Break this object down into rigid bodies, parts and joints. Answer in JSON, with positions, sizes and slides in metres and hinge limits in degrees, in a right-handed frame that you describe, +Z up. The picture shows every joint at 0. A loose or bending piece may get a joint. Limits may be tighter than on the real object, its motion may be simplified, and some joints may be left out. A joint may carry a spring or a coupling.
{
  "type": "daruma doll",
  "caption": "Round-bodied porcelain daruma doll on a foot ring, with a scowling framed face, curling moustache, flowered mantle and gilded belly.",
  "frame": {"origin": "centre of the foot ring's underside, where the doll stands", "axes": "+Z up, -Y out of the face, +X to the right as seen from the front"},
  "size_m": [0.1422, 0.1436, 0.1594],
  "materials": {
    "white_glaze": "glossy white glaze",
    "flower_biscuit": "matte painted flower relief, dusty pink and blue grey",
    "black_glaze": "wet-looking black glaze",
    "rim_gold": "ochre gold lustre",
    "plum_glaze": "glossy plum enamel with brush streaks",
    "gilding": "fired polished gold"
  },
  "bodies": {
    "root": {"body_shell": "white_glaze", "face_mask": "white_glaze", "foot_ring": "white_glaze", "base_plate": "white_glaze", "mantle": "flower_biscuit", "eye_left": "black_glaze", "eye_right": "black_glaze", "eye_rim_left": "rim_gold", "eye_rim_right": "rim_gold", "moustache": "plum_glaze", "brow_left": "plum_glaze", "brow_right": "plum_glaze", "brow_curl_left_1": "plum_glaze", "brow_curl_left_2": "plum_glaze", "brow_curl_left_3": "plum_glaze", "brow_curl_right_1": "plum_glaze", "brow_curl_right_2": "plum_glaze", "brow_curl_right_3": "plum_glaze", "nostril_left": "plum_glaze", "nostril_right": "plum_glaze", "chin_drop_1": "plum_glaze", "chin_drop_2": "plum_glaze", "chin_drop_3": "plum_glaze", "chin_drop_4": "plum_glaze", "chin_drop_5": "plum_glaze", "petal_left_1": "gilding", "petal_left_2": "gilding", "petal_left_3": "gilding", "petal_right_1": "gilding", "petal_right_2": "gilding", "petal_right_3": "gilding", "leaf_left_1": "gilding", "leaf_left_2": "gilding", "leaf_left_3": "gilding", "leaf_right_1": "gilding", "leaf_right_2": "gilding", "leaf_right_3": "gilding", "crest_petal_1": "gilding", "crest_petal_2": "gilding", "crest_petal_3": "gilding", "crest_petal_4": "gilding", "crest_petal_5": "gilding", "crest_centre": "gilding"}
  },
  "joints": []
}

========================================

What is needed: Extract the data exactly as given.

The response:
Break this object down into rigid bodies, parts and joints. Answer in JSON, with positions, sizes and slides in metres and hinge limits in degrees, in a right-handed frame that you describe, +Z up. The picture shows every joint at 0. A loose or bending piece may get a joint. Limits may be tighter than on the real object, its motion may be simplified, and some joints may be left out. A joint may carry a spring or a coupling.
{
  "type": "daruma doll",
  "caption": "Round-bodied porcelain daruma doll on a foot ring, with a scowling framed face, curling moustache, flowered mantle and gilded belly.",
  "frame": {"origin": "centre of the foot ring's underside, where the doll stands", "axes": "+Z up, -Y out of the face, +X to the right as seen from the front"},
  "size_m": [0.1422, 0.1436, 0.1594],
  "materials": {
    "white_glaze": "glossy white glaze",
    "flower_biscuit": "matte painted flower relief, dusty pink and blue grey",
    "black_glaze": "wet-looking black glaze",
    "rim_gold": "ochre gold lustre",
    "plum_glaze": "glossy plum enamel with brush streaks",
    "gilding": "fired polished gold"
  },
  "bodies": {
    "root": {"body_shell": "white_glaze", "face_mask": "white_glaze", "foot_ring": "white_glaze", "base_plate": "white_glaze", "mantle": "flower_biscuit", "eye_left": "black_glaze", "eye_right": "black_glaze", "eye_rim_left": "rim_gold", "eye_rim_right": "rim_gold", "moustache": "plum_glaze", "brow_left": "plum_glaze", "brow_right": "plum_glaze", "brow_curl_left_1": "plum_glaze", "brow_curl_left_2": "plum_glaze", "brow_curl_left_3": "plum_glaze", "brow_curl_right_1": "plum_glaze", "brow_curl_right_2": "plum_glaze", "brow_curl_right_3": "plum_glaze", "nostril_left": "plum_glaze", "nostril_right": "plum_glaze", "chin_drop_1": "plum_glaze", "chin_drop_2": "plum_glaze", "chin_drop_3": "plum_glaze", "chin_drop_4": "plum_glaze", "chin_drop_5": "plum_glaze", "petal_left_1": "gilding", "petal_left_2": "gilding", "petal_left_3": "gilding", "petal_right_1": "gilding", "petal_right_2": "gilding", "petal_right_3": "gilding", "leaf_left_1": "gilding", "leaf_left_2": "gilding", "leaf_left_3": "gilding", "leaf_right_1": "gilding", "leaf_right_2": "gilding", "leaf_right_3": "gilding", "crest_petal_1": "gilding", "crest_petal_2": "gilding", "crest_petal_3": "gilding", "crest_petal_4": "gilding", "crest_petal_5": "gilding", "crest_centre": "gilding"}
  },
  "joints": []
}